A parallel landscape of future universe opened up before me.

Our son Leo will be trying out for the World Series Lacrosse Team in our area. The odds are low. A lot of kids want it. And there’s only one try-out on a Sunday night after a late night Bar Mitzvah Saturday night. So, it’s a long-shot.

However, we are an against all odds family. We do whatever we are passionate about whether it makes sense or not. Whether we can afford it or not. Whether we have the experience or not. And usually, not.

As parents, we’re good either way. If he makes it, what an honor and we’d be planning a family trip to Denver. If not, frees up a lot of time that we get to spend in our beautiful town.

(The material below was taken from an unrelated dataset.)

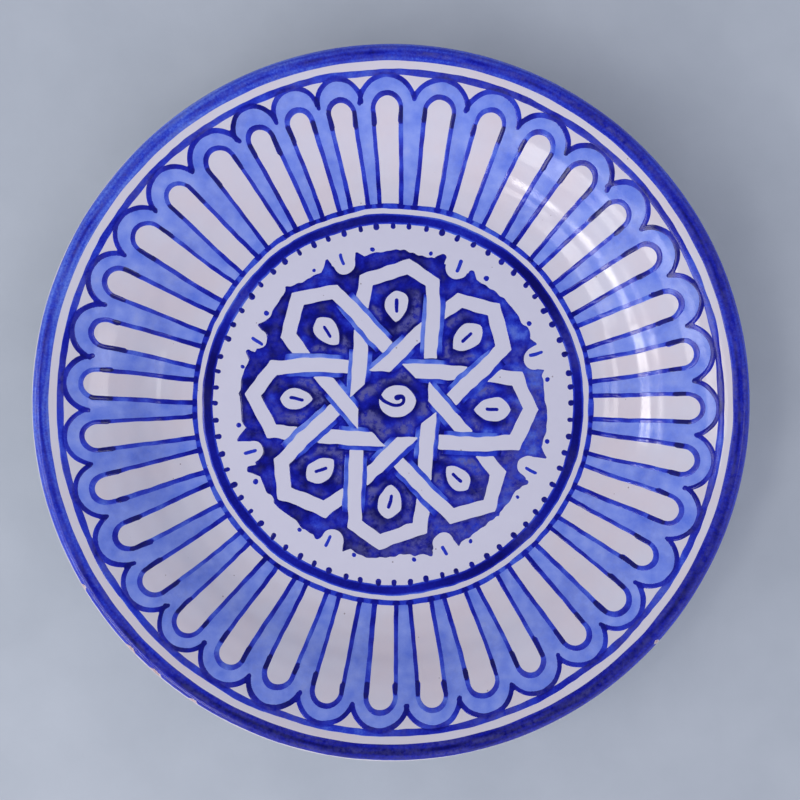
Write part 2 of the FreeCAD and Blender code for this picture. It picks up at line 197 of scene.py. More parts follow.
def front_profile():
    """The painted face from the axis to the widest point of the lip, as a dense table.

    Its rows are radius, height and the two parts of the normal.
    """
    floor_radii = np.linspace(0, FLOOR_RADIUS, 100)
    floor = np.array(
        [
            floor_radii,
            np.full_like(floor_radii, FLOOR_HEIGHT),
            np.zeros_like(floor_radii),
            np.ones_like(floor_radii),
        ]
    )
    bend = arc_profile(BEND_CENTRE, FLOOR_BEND_RADIUS, -90, STEEPEST_SLOPE - 90, -1)
    sweep = arc_profile(SWEEP_CENTRE, SWEEP_RADIUS, 90 + STEEPEST_SLOPE, 90 + RIM_SLOPE, 1)
    lip = arc_profile(LIP_CENTRE, LIP_RADIUS, 90 + RIM_SLOPE, 0, 1)
    return np.hstack([floor, bend, sweep, lip])


FRONT = front_profile()
FRONT_LENGTH = np.concatenate([[0], np.cumsum(np.hypot(*np.diff(FRONT[:2], axis=1)))])


def length_at(radius):
    """Distance along the face from the axis out to a radius."""
    return np.interp(radius, FRONT[0], FRONT_LENGTH)


DRIFT_WAVES = 7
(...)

We’ve told him, his chance of making it is equal to his passion, practice and perseverance.

We are go-getters.

But as I opened my eyes in spin, feeling kind of wiped out and irritated by our teacher’s seeming insensitivity to how hard some of us might already be working, I thought what if Leo gets tired midway through try-outs, or feels somehow temporarily defeated… should he quit? Rest?

What should he do? What should I do?

So I asked myself to forget what the instructor said, to check in with my body, to see if beyond my immediate feeling of tired… if I had any extra reserve? Any untapped umph? But these questions just felt like more pressure. I felt tricked, coerced, whipped – like a misbehaving show pony.

And then I did something seriously radical for me.

I gave myself permission to rest.

Not the fake kind served with a wallop of judgment.

But the kind of permission that is an extension of genuine kindness. The kind, that if you are able, makes you want to double down and work even harder. And the kind, if you have nothing left, offers compassion and understanding.

And as I offered myself permission, my legs started pedaling faster and I felt a seemingly endless reserve of energy. A reserve I never could have accessed by pushing harder. Kindness.

To persevere with whole-hearted passion we must act with kindness.